This, apparently, is where it all began, even before I was born; the slow but inexorable process that turned me from a mild mannered mum whose idea of exercise was turning the pages of a book, into the windlass wielding, rivet-counting boat groupie you see before you today.
It's 1960. A ruddy looking but inwardly nervous fourteen year old boy has, because of his father's job, just moved house for the third time in as many years. This time he's many miles away from the corner of Sussex where he grew up, and far from his friends and his newly-married older sister. He has just started his third year at secondary school, in his third new school in as many years: a new-fangled comprehensive, the biggest school in the country.
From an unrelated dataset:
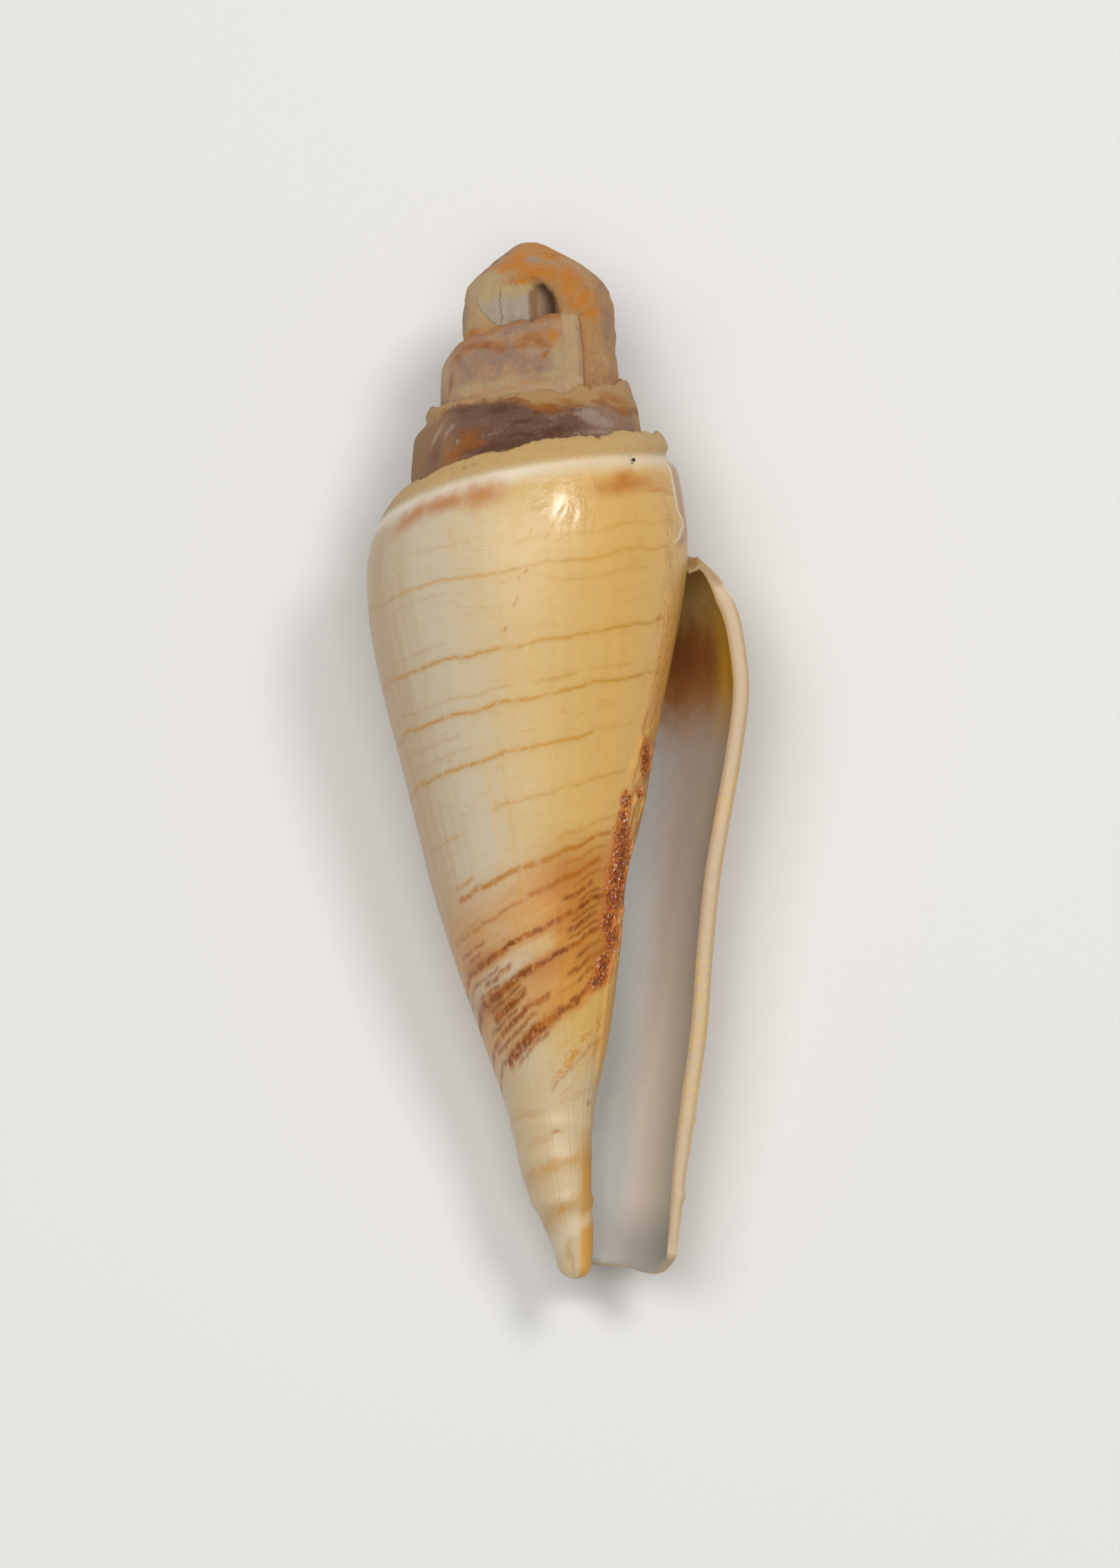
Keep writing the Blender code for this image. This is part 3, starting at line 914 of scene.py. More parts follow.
    def triangles(self) -> Array:
        """Every triangle of the shell, standing on its axis, with the values at its corners.

        Returns:
            Triangles by three corners of seven numbers.
        """
        heights, radii = self.outer_grid()
        outer = self.corners(self.angle, heights, radii, 0.0)
        count, bottom = self.per_turn, self.band_rows
        outer[count:, 0, :3] = outer[:-count, bottom, :3]
        outer[:count, 0, :3] = 0
        outer[0, :, :3] = 0
        inner = self.corners(self.angle[self.mouth :], *self.inner_grid(heights[self.mouth :]), 1.0)
        inner[:, 0, :3] = outer[self.pillar, bottom + 1, :3]
        lip = rolled_edge(outer[-1], inner[-1], self.lip_outward(outer[-1]), share=self.lip_bulge)
        lip[1:-1, 0] = lip[0, 0]
        down = np.array([0.0, -1.0, 0.0])
        rim = rolled_edge(outer[self.mouth :, -1], inner[:, -1], np.broadcast_to(down, (len(inner), 3)))
        rim[:, -1, :3] = lip[:, -1, :3]
        start = self.pillar.start
        behind = np.concatenate([outer[start : self.mouth, -1], rim[:, 0], outer[start : start + 1, -1]])
        return np.concatenate(
            [
                tiles(outer[:, : bottom + 1]),
                tiles(outer[self.whorl :, bottom:]),
                tiles(outer[self.pillar, bottom + 1 :]),
                tiles(inner),
                tiles(lip),
                tiles(rim),
                bridge(inner[0], outer[start, bottom + 1 :]),
                tiles(self.tip(behind)),
            ]
        )

    def lay_down(self, points: Array) -> Array:
        """Tips the spire up, moves the apex to its place, and flattens what is lowest onto the ground.

        Args:
            points: Points of the standing shell, in millimetres.

        Returns:
            The points where the frame's solid lies, in metres.
        """
        turn = np.array(Matrix.Rotation(math.radians(self.rest_pitch), 3, "X"))
        placed = points @ turn.T + np.array(self.apex_place)
        placed[..., 2] = np.maximum(placed[..., 2], 0)
        return placed * MILLIMETRE

    def build(self, name: str) -> bpy.types.Object:
        """Makes the mesh: corners in the same place are one vertex, and the values stay with the corners.

        Args:
            name: Name of the mesh and of the piece.

        Returns:
            The piece, linked to the scene.
        """
        triangles = self.triangles()
        points, where = np.unique(np.round(triangles[..., :3].reshape(-1, 3), 5), axis=0, return_inverse=True)
        faces = where.reshape(-1, 3)
        whole = (faces[:, 0] != faces[:, 1]) & (faces[:, 1] != faces[:, 2]) & (faces[:, 0] != faces[:, 2])
        faces, corners = faces[whole], triangles[whole].reshape(-1, triangles.shape[-1])
        mesh = bpy.data.meshes.new(name)
        mesh.from_pydata(self.lay_down(points).tolist(), [], faces.tolist())
        for title, values in self.markings.values(corners, self.surface).items():
            layer = mesh.attributes.new(title, "FLOAT", "CORNER")
            layer.data.foreach_set("value", np.ascontiguousarray(values, np.float32))
        bm = bmesh.new()
        bm.from_mesh(mesh)
        bmesh.ops.recalc_face_normals(bm, faces=bm.faces)
        LOG.info("%s: %d triangles, %d open edges", name, len(bm.faces), sum(e.is_boundary for e in bm.edges))
        bm.to_mesh(mesh)
        bm.free()
        mesh.shade_smooth()
        shell = bpy.data.objects.new(name, mesh)
        bpy.context.scene.collection.objects.link(shell)
        return shell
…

Coming from a small old fashioned grammar school (although he didn't like that either), that's a bit of a shock to the system.
Missing the open Sussex countryside where he grew up, he gravitates towards the canal. He's never seen one before, but he's immediately fascinated. He sits on the bench outside the pub, every day after school, and watches the boats go by. Does he ever speak to them? He can't remember, but he was probably too shy. This is his abiding memory of his time in Berkhamsted; he can't remember where it was he lived, but he can remember watching the boats from the bench outside the Rising Sun.
Then after a year, it's time to move again, back to Sussex. He's pleased to go, but there's one thing he will miss. Maybe he doesn't realise at the time quite how much those boats will haunt him. He might not think about them for years on end, but some time, maybe forty years later, he will not only remember, but he'll do something about realising this dream he's always harboured, to own a boat like that.
And by then of course, he'll be married to me.